Re: latency (was: RE: cooling door)

  From: Adrian Chadd
  Date: Sun Mar 30 00:56:59 2008

On Sun, Mar 30, 2008, Mikael Abrahamsson wrote:
> On Sat, 29 Mar 2008, Frank Coluccio wrote:
> >Please clarify. To which network element are you referring in connection 
> >with
> >extended lookup times? Is it the collapsed optical backbone switch, or the
> >upstream L3 element, or perhaps both?
> I am talking about the matter that the following topology:
> server - 5 meter UTP - switch - 20 meter fiber - switch - 20 meter 
> fiber - switch - 5 meter UTP - server
> has worse NFS performance than:
> server - 25 meter UTP - switch - 25 meter UTP - server
> Imagine bringing this into metro with 1-2ms delay instead of 0.1-0.5ms.
> This is one of the issues that the server/storage people have to deal 
> with.

Thats because the LAN protocols need to be re-jiggled a little to start
looking less like LAN protocols and more like WAN protocols.
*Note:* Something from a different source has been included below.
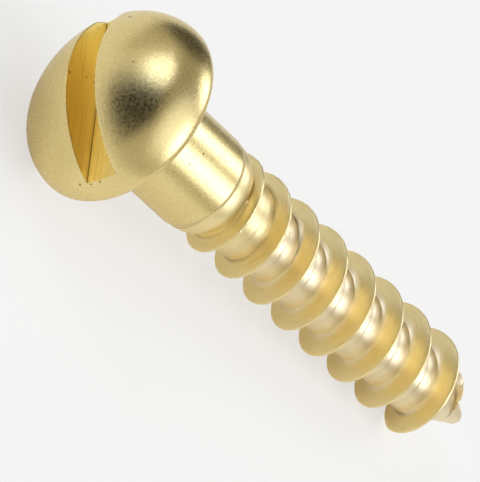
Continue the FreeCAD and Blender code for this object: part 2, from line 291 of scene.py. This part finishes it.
# The rule that places each point of the sheet, step by step. A step's values are
# numbers, inputs of the tree or earlier steps, by name.
rule_steps = (
    ("share round", "ADD", "sheet X", 0.5),
    ("angle", "MULTIPLY", "share round", 2 * math.pi),
    # Rows crowd towards the crest: how far a point lies beside the ridge's middle
    # line is a power of its row's share of the way out.
    ("turn", "MULTIPLY_ADD", "sheet Y", TURNS, TURNS / 2 + FIRST_TURN),
    ("whole turn", "ROUND", "turn"),
    ("beside", "SUBTRACT", "turn", "whole turn"),
    ("side of crest", "SIGN", "beside"),
    ("beside, plain", "ABSOLUTE", "beside"),
    ("beside, share", "MULTIPLY", "beside, plain", 2),
    ("crowded", "POWER", "beside, share", ROW_CROWDING),
    ("turn here", "ADD", "whole turn", "share round"),
    # The ridge starts a little further along than its pitch gives, and falls in
    # with it before the first turn is over.
    ("late", "SMOOTH RAMP", "turn here", "Late until", "Late no more", "Late start", 0),
    # Rows reach half way to the crest next to this one.
    ("next turn", "ADD", "turn here", "side of crest"),
    ("next late", "SMOOTH RAMP", "next turn", "Late until", "Late no more", "Late start", 0),
    ("late apart", "SUBTRACT", "next late", "late"),
    ("gap", "MULTIPLY_ADD", "late apart", "side of crest", "Pitch"),
    ("half gap", "MULTIPLY", "gap", 0.5),
    ("aside", "MULTIPLY", "crowded", "half gap"),
    ("even place", "MULTIPLY_ADD", "turn here", "Pitch", "Thread start"),
    ("crest place", "ADD", "even place", "late"),
    ("free place", "MULTIPLY_ADD", "side of crest", "aside", "crest place"),
    # Points that would fall on or just past the seam with the shank lie on it.
    ("past seam", "SUBTRACT", "free place", SHANK_MEETS_THREAD),
    ("clear of seam", "GREATER_THAN", "past seam", SEAM_CLEARANCE),
    ("place, not before", "MULTIPLY_ADD", "past seam", "clear of seam", SHANK_MEETS_THREAD),
    ("place", "MINIMUM", "place, not before", "Point end"),
    # Core: shank, small step, neck that bends down, swell, straight core, cone,
    # blunt point.
    ("step end", "ADD", "Shank end", "Neck step long"),
    ("neck end", "ADD", "Shank end", "Neck long"),
    ("neck share", "RAMP", "place", "Shank end", "neck end", 0, 1),
    ("neck bent", "POWER", "neck share", "Neck bend"),
    ("neck drop", "MULTIPLY", "neck bent", "Neck drop"),
    ("step drop", "RAMP", "place", "Shank end", "step end", 0, "Neck step"),
    ("swell drop", "RAMP", "place", "neck end", "Swell end", 0, "Swell drop"),
    ("cone drop", "RAMP", "place", "Cone start", "Cone end", 0, "Cone drop"),
    ("point drop", "RAMP", "place", "Cone end", "Point end", 0, "Point radius"),
    ("core 1", "SUBTRACT", "Shank radius", "neck drop"),
    ("core 2", "SUBTRACT", "core 1", "step drop"),
    ("core 3", "SUBTRACT", "core 2", "swell drop"),
    ("core 4", "SUBTRACT", "core 3", "cone drop"),
    ("core", "SUBTRACT", "core 4", "point drop"),
    # Crest: it rises over the first turn and is cut down on the point.
    ("rise left", "RAMP", "turn here", 0, 1, "Rise", 0),
    ("crest full", "SUBTRACT", "Crest radius", "rise left"),
    ("past cut", "SUBTRACT", "place", "Crest cut start"),
    ("past cut only", "MAXIMUM", "past cut", 0),
    ("cut down", "MULTIPLY", "past cut only", "Crest cut slope"),
    ("crest cut", "SUBTRACT", "crest full", "cut down"),
    ("past run-out", "SUBTRACT", "place", "Run-out start"),
    ("past run-out only", "MAXIMUM", "past run-out", 0),
    ("run down", "MULTIPLY", "past run-out only", "Run-out slope"),
    ("crest", "SUBTRACT", "crest cut", "run down"),
    # Flanks: they follow the cone of the core.
    ("cone long", "SUBTRACT", "Cone end", "Cone start"),
    ("cone slope", "DIVIDE", "Cone drop", "cone long"),
    ("past cone", "SUBTRACT", "crest place", "Cone start"),
    ("past cone only", "MAXIMUM", "past cone", 0),
    ("cone sink", "MULTIPLY", "past cone only", "cone slope"),
    ("flank top", "SUBTRACT", "crest full", "cone sink"),
    ("off crest", "SUBTRACT", "aside", "Crest half"),
    ("down flank", "MULTIPLY", "off crest", "Flank slope"),
    ("flank", "SUBTRACT", "flank top", "down flank"),
    ("ridge", "SMOOTH_MIN", "crest", "flank", "Crest edge round"),
    ("bare radius", "SMOOTH_MAX", "core", "ridge", "Root round"),
    ("above core", "SUBTRACT", "ridge", "core"),
    # Painted shade: the corner where flank meets core is marked, and the material paints a dark line there in
    # place of the shade in that crease.
    ("from corner", "ABSOLUTE", "above core"),
    ("painted corner shade", "SMOOTH RAMP", "from corner", 0.01, 0.09, 1, 0),
    # The tool leaves small burrs along the crest, rougher on the first turns.
    ("burrs a turn", "DIVIDE", 2 * math.pi * sizes["Crest radius"], "Burr long"),
    ("ragged", "NOISE", "turn here", "burrs a turn", 2, 0.6),
    ("ragged, about 0", "SUBTRACT", "ragged", 0.56),
    ("burr", "MULTIPLY", "ragged, about 0", "Burr tall"),
    ("on crest", "RAMP", "aside", 0.04, 0.12, 2, 0),
    ("early turns", "RAMP", "turn here", 2.5, 5, 1, 0.35),
    ("stands clear", "GREATER_THAN", "above core", 0.05),
    ("burr 1", "MULTIPLY", "burr", "on crest"),
    ("burr 2", "MULTIPLY", "burr 1", "early turns"),
    ("radius", "MULTIPLY_ADD", "burr 2", "stands clear", "bare radius"),
    ("cosine", "COSINE", "angle"),
    ("sine", "SINE", "angle"),
    ("across", "MULTIPLY", "radius", "cosine"),
    ("up", "MULTIPLY", "radius", "sine"),
    # Second coordinate of the map: the way down the profile, so that turning
    # marks run round at an even spacing on flanks and core.
    ("depth", "SUBTRACT", "Crest radius", "radius"),
    ("profile place", "MULTIPLY_ADD", "side of crest", "depth", "free place"),
)
ramp_inputs = ("Value", "From Min", "From Max", "To Min", "To Max")
other_kinds = {
    "RAMP": ("ShaderNodeMapRange", ramp_inputs, {}),
    "SMOOTH RAMP": ("ShaderNodeMapRange", ramp_inputs, {"interpolation_type": "SMOOTHSTEP"}),
    "NOISE": ("ShaderNodeTexNoise", ("W", "Scale", "Detail", "Roughness"), {"noise_dimensions": "1D"}),
}
known = {name: given[name] for name in sizes}
known["sheet X"] = on_sheet.outputs["X"]
known["sheet Y"] = on_sheet.outputs["Y"]
for name, operation, *values in rule_steps:
    values = [known.get(value, value) for value in values]
    if operation in other_kinds:
        kind, input_names, settings = other_kinds[operation]
        known[name] = add_node(thread_tree, kind, dict(zip(input_names, values)), **settings)
    else:
        known[name] = add_node(thread_tree, "ShaderNodeMath", dict(enumerate(values)), operation=operation)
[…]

Similar
things need to happen for applications.

I helped a friend debug an NFS throughput issue between some Linux servers
running Fortran-77 based numerical analysis code and a 10GE storage backend.
The storage backend can push 10GE without too much trouble but the application
wasn't poking the kernel in the right way (large fetches and prefetching, basically)
to fully utilise the infrastructure.

Oh, and kernel hz tickers can have similar effects on network traffic, if the
application does dumb stuff. If you're (un)lucky then you may see 1 or 2ms
of delay between packet input and scheduling processing. This doesn't matter
so much over 250ms + latent links but matters on 0.1ms - 1ms latent links.

(Can someone please apply some science to this and publish best practices please?)